Между тем существуют стороны человеческой жизни, правдивое изображение которых возможно лишь средствами поэзии. Но именно тут очень часто постановщик картины стремится подменить поэтическую логику грубой условностью технических приемов. Я имею в виду то, что связано с иллюзорностью и призрачностью — будь то сон, воспоминание или мечта. Сны в кино из конкретного жизненного явления превращаются часто в набор старомодных кинематографических приемов.
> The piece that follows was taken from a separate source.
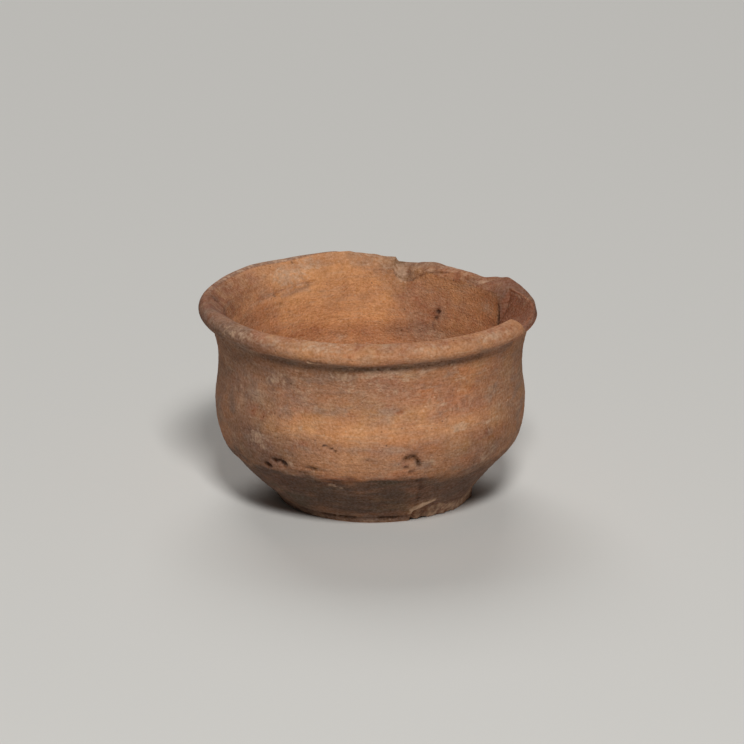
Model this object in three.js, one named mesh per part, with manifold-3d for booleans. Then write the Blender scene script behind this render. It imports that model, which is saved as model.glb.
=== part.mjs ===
// A miniature votive cup of fired clay: one piece, thrown on a wheel, its foot cut off with a string.
// Millimetres, +Z up. The origin is the middle of the foot's flat face, and the front of the cup faces -Y.
// Angles are in degrees round the cup: 0 is the right side, 90 the back and -90 the front.

import * as THREE from "three";
import { mergeVertices } from "three/addons/utils/BufferGeometryUtils.js";
import Module from "manifold-3d";

const wasm = await Module();
wasm.setup();

// Driving sizes of the thrown form
const CUP_HEIGHT = 31.7;
const LIP_DIAMETER = 52.4;
const LIP_ROLL_WIDTH = 4; // across the rolled lip, seen from above
const LIP_ROLL_HEIGHT = 3.2;
const LIP_OVERHANG = 1.7; // how far the roll stands out past the wall under it
const NECK_DIAMETER = 46.6;
const NECK_HEIGHT = 22;
const THROAT_FLARE = 15; // degrees that the wall leans out where it meets the lip
const BELLY_DIAMETER = 47.5;
const BELLY_HEIGHT = 16;
const SHAVED_DIAMETER = 42.4; // the top of the cone that was shaved round the foot
const SHAVED_HEIGHT = 8;
const FOOT_DIAMETER = 27.6;
const FOOT_SHIFT = 0.7; // the string left the foot a little to the right
const WALL = 2.6;
const FLOOR = 4.5;
const BOWL_FULLNESS = 2.6; // 2 is an ellipse, more is squarer at the bottom of the bowl

// Driving sizes of the old damage
const BREAK_FROM = 38; // the stretch at the back where the whole roll is knocked off
const BREAK_TO = 80;
const BREAK_DROP = 1.5; // how far below the rim the broken edge stands
const BREAK_SETBACK = 2; // how far inside the lip's outer edge it stands
const SPALL_TO = 97; // from the break to here the roll has lost its outer side and a little height
const SPALL_DROP = 0.3;
const SPALL_SETBACK = 2.8;
const WORN_FROM = -24; // the roll is rubbed down from here to the break
const WORN_DROP = 0.8;
const WORN_SETBACK = 1;
const SCAR_FROM = -23; // the flake that left the inside of the rim on the right
const SCAR_TO = 20;
const SCAR_DEPTH = 6.3; // how far below the rim the flake reaches
const SCAR_WIDTH = 2.1; // how much of the roll's width it took at the rim
const CHIP_FROM = -66; // the flake that left the foot at the front right
const CHIP_TO = -48;
const CHIP_HEIGHT = 1.6;
const CHIP_WIDTH = 0.8;

// Worked out from the driving sizes
const lipRadius = LIP_DIAMETER / 2;
const rollHalfWidth = LIP_ROLL_WIDTH / 2;
const rollHalfHeight = LIP_ROLL_HEIGHT / 2;
const rollRadius = lipRadius - rollHalfWidth;
const rollInnerRadius = lipRadius - LIP_ROLL_WIDTH;
const rollLevel = CUP_HEIGHT - rollHalfHeight;
const lipRootRadius = lipRadius - LIP_OVERHANG;
const neckRadius = NECK_DIAMETER / 2;
const bellyRadius = BELLY_DIAMETER / 2;
const shavedRadius = SHAVED_DIAMETER / 2;
const footRadius = FOOT_DIAMETER / 2;
const innerNeckRadius = neckRadius - WALL;
const innerBellyRadius = bellyRadius - WALL;

const TURN_STEPS = 72;
const WALL_STEPS = 5;
const ROLL_STEPS = 12;
const BOWL_STEPS = 9;
const CURVE_REACH = 0.4; // how far a curve's handles reach along its rise
const SHORT_REACH = 0.15; // the same where the inside turns down quickly under the roll
const ARC_STEPS = 16;
const CLEAR = 5; // how far a cutting block reaches past the clay
const SHARED_ANGLE = 1; // neighbouring stretches of damage overlap by this, so no thin wall stays between them
const MERGE_DISTANCE = 1e-4;

const clay = new THREE.MeshStandardMaterial({ color: 0xb27e59, roughness: 0.92, metalness: 0 });

// The section of the cup as radius and height, from the middle of the foot round the lip to the floor
function cupSection() {
  const at = (radius, height) => new THREE.Vector2(radius, height);
  const shavedTop = at(shavedRadius, SHAVED_HEIGHT);
  const coneDirection = shavedTop.clone().sub(at(footRadius, 0)).normalize();
  const lowerRise = BELLY_HEIGHT - SHAVED_HEIGHT;
  const upperRise = NECK_HEIGHT - BELLY_HEIGHT;
  const rootAngle = -Math.acos(1 - LIP_OVERHANG / rollHalfWidth);
  const lipRoot = at(lipRootRadius, rollLevel + rollHalfHeight * Math.sin(rootAngle));
  const throatReach = (lipRoot.y - NECK_HEIGHT) * CURVE_REACH;
  const throatLean = Math.tan(THREE.MathUtils.degToRad(THROAT_FLARE));
  const rollInside = at(rollInnerRadius, rollLevel);
  const innerRise = rollLevel - NECK_HEIGHT;
  const lowerBelly = new THREE.CubicBezierCurve(
    shavedTop,
    shavedTop.clone().addScaledVector(coneDirection, lowerRise * CURVE_REACH),
    at(bellyRadius, BELLY_HEIGHT - lowerRise * CURVE_REACH),
    at(bellyRadius, BELLY_HEIGHT),
  );
  const upperBelly = new THREE.CubicBezierCurve(
    at(bellyRadius, BELLY_HEIGHT),
    at(bellyRadius, BELLY_HEIGHT + upperRise * CURVE_REACH),
    at(neckRadius, NECK_HEIGHT - upperRise * CURVE_REACH),
    at(neckRadius, NECK_HEIGHT),
  );
  const throat = new THREE.CubicBezierCurve(
    at(neckRadius, NECK_HEIGHT),
    at(neckRadius, NECK_HEIGHT + throatReach),
    at(lipRoot.x - throatReach * throatLean, lipRoot.y - throatReach),
    lipRoot,
  );
  const roll = new THREE.EllipseCurve(
    rollRadius, rollLevel, rollHalfWidth, rollHalfHeight, rootAngle, Math.PI, false,
  );
  const innerThroat = new THREE.CubicBezierCurve(
    rollInside,
    at(rollInside.x, rollLevel - innerRise * SHORT_REACH),
    at(innerNeckRadius, rollLevel - innerRise * CURVE_REACH),
    at(innerNeckRadius, NECK_HEIGHT),
  );
  const section = [at(0, 0), at(footRadius, 0), ...lowerBelly.getPoints(WALL_STEPS)];
  section.push(...upperBelly.getPoints(WALL_STEPS).slice(1));
  section.push(...throat.getPoints(WALL_STEPS).slice(1));
  section.push(...roll.getPoints(ROLL_STEPS).slice(1));
  section.push(...innerThroat.getPoints(WALL_STEPS).slice(1));
  for (let step = 0; step <= BOWL_STEPS; step += 1) {
    const turn = (step / BOWL_STEPS) * (Math.PI / 2);
    const radius = innerBellyRadius * Math.cos(turn) ** (2 / BOWL_FULLNESS);
    const depth = (BELLY_HEIGHT - FLOOR) * Math.sin(turn) ** (2 / BOWL_FULLNESS);
    section.push(at(step === BOWL_STEPS ? 0 : radius, BELLY_HEIGHT - depth));
  }
  return section;
}

// The foot drifts to one side below the shaved cone's top
function shiftFoot(geometry) {
  const places = geometry.attributes.position;
  for (let index = 0; index < places.count; index += 1) {
    const nearness = Math.max(0, 1 - places.getZ(index) / SHAVED_HEIGHT);
    places.setX(index, places.getX(index) + FOOT_SHIFT * nearness ** 2);
  }
  return geometry;
}

// A closed geometry as a solid that can be joined and cut
function solidOf(geometry) {
  const bare = geometry.clone();
  bare.deleteAttribute("normal");
  bare.deleteAttribute("uv");
  const merged = mergeVertices(bare, MERGE_DISTANCE);
  return new wasm.Manifold(new wasm.Mesh({
    numProp: 3,
    vertProperties: merged.attributes.position.array,
    triVerts: new Uint32Array(merged.index.array),
  }));
}

function geometryOf(solid) {
  const mesh = solid.getMesh();
  const geometry = new THREE.BufferGeometry();
  geometry.setAttribute("position", new THREE.BufferAttribute(mesh.vertProperties, 3));
  geometry.setIndex(new THREE.BufferAttribute(mesh.triVerts, 1));
  geometry.computeVertexNormals();
  return geometry;
}

// A block between two angles, two radii and two heights
function sector(fromAngle, toAngle, innerRadius, outerRadius, low, high) {
  const start = THREE.MathUtils.degToRad(fromAngle);
  const end = THREE.MathUtils.degToRad(toAngle);
  const plan = new THREE.Shape();
  plan.absarc(0, 0, outerRadius, start, end, false);
  plan.absarc(0, 0, innerRadius, end, start, true);
  plan.closePath();
  const block = new THREE.ExtrudeGeometry(plan, {
    depth: high - low,
    bevelEnabled: false,
    curveSegments: ARC_STEPS,
  });
  return solidOf(block.translate(0, 0, low));
}

// A cone that stands on the axis, with one radius at its low end and another at its high end
function cone(lowRadius, highRadius, low, high) {
  const geometry = new THREE.CylinderGeometry(highRadius, lowRadius, high - low, TURN_STEPS);
  geometry.rotateX(Math.PI / 2);
  return solidOf(geometry.translate(0, 0, (low + high) / 2));
}

const beyondLip = lipRadius + CLEAR;
const aboveRim = CUP_HEIGHT + CLEAR;
const insideBore = innerNeckRadius - CLEAR;

// A stretch of rim that ends lower down and further in than the roll did
function lostRim(fromAngle, toAngle, drop, setback) {
  const rollUnderside = rollLevel - rollHalfHeight;
  const top = sector(fromAngle, toAngle, insideBore, beyondLip, CUP_HEIGHT - drop, aboveRim);
  const side = sector(fromAngle, toAngle, lipRadius - setback, beyondLip, rollUnderside, aboveRim);
  return top.add(side);
}

// The flake inside the rim leaves a sloping face, with a sharp step at each end
function flakeScar() {
  const foot = CUP_HEIGHT - SCAR_DEPTH;
  const slope = (rollInnerRadius + SCAR_WIDTH - innerNeckRadius) / SCAR_DEPTH;
  const face = cone(
    innerNeckRadius - CLEAR * slope,
    innerNeckRadius + (SCAR_DEPTH + CLEAR) * slope,
    foot - CLEAR,
    aboveRim,
  );
  return face.intersect(sector(SCAR_FROM, SCAR_TO, insideBore, beyondLip, foot - CLEAR, aboveRim));
}

// The chip under the foot's edge: a block across the edge, less the cone of clay that stays behind
function footChip() {
  const slope = (shavedRadius - footRadius) / SHAVED_HEIGHT + CHIP_WIDTH / CHIP_HEIGHT;
  const edgeRadius = footRadius - CHIP_WIDTH;
  const kept = cone(edgeRadius - CLEAR * slope, edgeRadius + CHIP_HEIGHT * slope, -CLEAR, CHIP_HEIGHT);
  const block = sector(CHIP_FROM, CHIP_TO, footRadius / 2, shavedRadius, -CLEAR, CHIP_HEIGHT);
  return block.subtract(kept);
}

function cupBody() {
  const thrown = new THREE.LatheGeometry(cupSection(), TURN_STEPS).rotateX(Math.PI / 2);
  const damage = [
    lostRim(BREAK_FROM, BREAK_TO, BREAK_DROP, BREAK_SETBACK),
    lostRim(BREAK_TO - SHARED_ANGLE, SPALL_TO, SPALL_DROP, SPALL_SETBACK),
    lostRim(WORN_FROM, BREAK_FROM + SHARED_ANGLE, WORN_DROP, WORN_SETBACK),
    flakeScar(),
    footChip(),
  ];
  const worn = damage.reduce((cup, cut) => cup.subtract(cut), solidOf(shiftFoot(thrown)));
  const mesh = new THREE.Mesh(geometryOf(worn), clay);
  mesh.name = "cup_body";
  return mesh;
}

const cup = new THREE.Group();
cup.add(cupBody());

export default cup;
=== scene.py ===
# %% [markdown]
# # A miniature votive cup
# The cup is one piece of fired clay. A potter threw it on a wheel, rolled the lip out of the same wall,
# cut the foot off the hump with a string and shaved it with a blade. Later the rim lost some flakes, and
# the foot one chip.
# This lesson spins one section into the whole cup, then works the surface, as a potter, a blade
# and long wear did, and last gives it one clay that reads those marks.

import math

import bmesh
import bpy
import numpy as np
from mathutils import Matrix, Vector, noise
from mathutils.geometry import interpolate_bezier


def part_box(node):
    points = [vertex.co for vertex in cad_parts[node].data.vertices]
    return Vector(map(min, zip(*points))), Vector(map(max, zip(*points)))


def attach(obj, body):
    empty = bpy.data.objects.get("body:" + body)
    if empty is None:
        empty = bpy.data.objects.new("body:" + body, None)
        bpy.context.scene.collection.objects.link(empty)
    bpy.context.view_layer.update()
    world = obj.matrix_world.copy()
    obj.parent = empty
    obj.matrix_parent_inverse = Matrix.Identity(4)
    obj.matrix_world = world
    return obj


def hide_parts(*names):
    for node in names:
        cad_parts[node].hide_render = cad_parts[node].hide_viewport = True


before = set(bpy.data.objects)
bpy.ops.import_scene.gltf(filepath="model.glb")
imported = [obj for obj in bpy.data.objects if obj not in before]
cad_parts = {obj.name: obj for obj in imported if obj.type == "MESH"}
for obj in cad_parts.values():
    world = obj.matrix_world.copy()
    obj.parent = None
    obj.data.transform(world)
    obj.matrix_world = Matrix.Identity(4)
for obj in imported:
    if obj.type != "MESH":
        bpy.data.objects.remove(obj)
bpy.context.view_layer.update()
cup_low, cup_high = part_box("cup_body")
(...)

Столкнувшись в нашей картине с необходимостью снимать сны, мы должны были решить вопрос: как приблизиться к поэтической конкретности, как ее выразить, какими средствами? Здесь не могло быть умозрительного решения. В поисках выхода мы предприняли некоторые практические попытки, опираясь на ассоциации и смутные догадки. Так, неожиданно пришла в голову мысль о негативном изображении в третьем сне. В нашем воображении замелькали блики черного солнца сквозь снежные деревья и заструился сверкающий дождь. Родились вспышки молнии, как техническая возможность монтажного перехода с позитива на негатив. Но все это только создало атмосферу нереальности. А содержание? А логика сна? Это уже шло от воспоминаний. Видены когда-то и мокрая трава, и грузовик, полный яблок, и мокрые от дождя лошади, дымящиеся на солнце. Все это пришло в кадр непосредственно из жизни, а не как опосредованный смежным изобразительным искусством материал. В результате поисков простых решений для передачи ирреальности сна появилась панорама по несущимся негативным деревьям и на их фоне трижды проходящее перед аппаратом лицо девочки с меняющимся каждый раз выражением. В этом кадре мы хотели воплотить предощущение этой девочкой неминуемой трагедии. Последний кадр этого сна намеренно был снят у воды, на пляже — для того чтобы связать его с последним сном Ивана.
Возвращаясь к проблеме выбора натурных мест для съемок, нельзя не отметить того, что когда ассоциации, вызванные жизненными ощущениями от конкретных мест, вытеснялись абстрактной выдумкой или покорным следованием сценарию, — именно в этих местах фильма нас постигала неудача. Такова участь сцены на пепелище с безумным стариком. Я имею в виду не содержание сцены, а именно неудачу в ее пластическом выражении, в антураже. Сначала сцена была задумана иначе.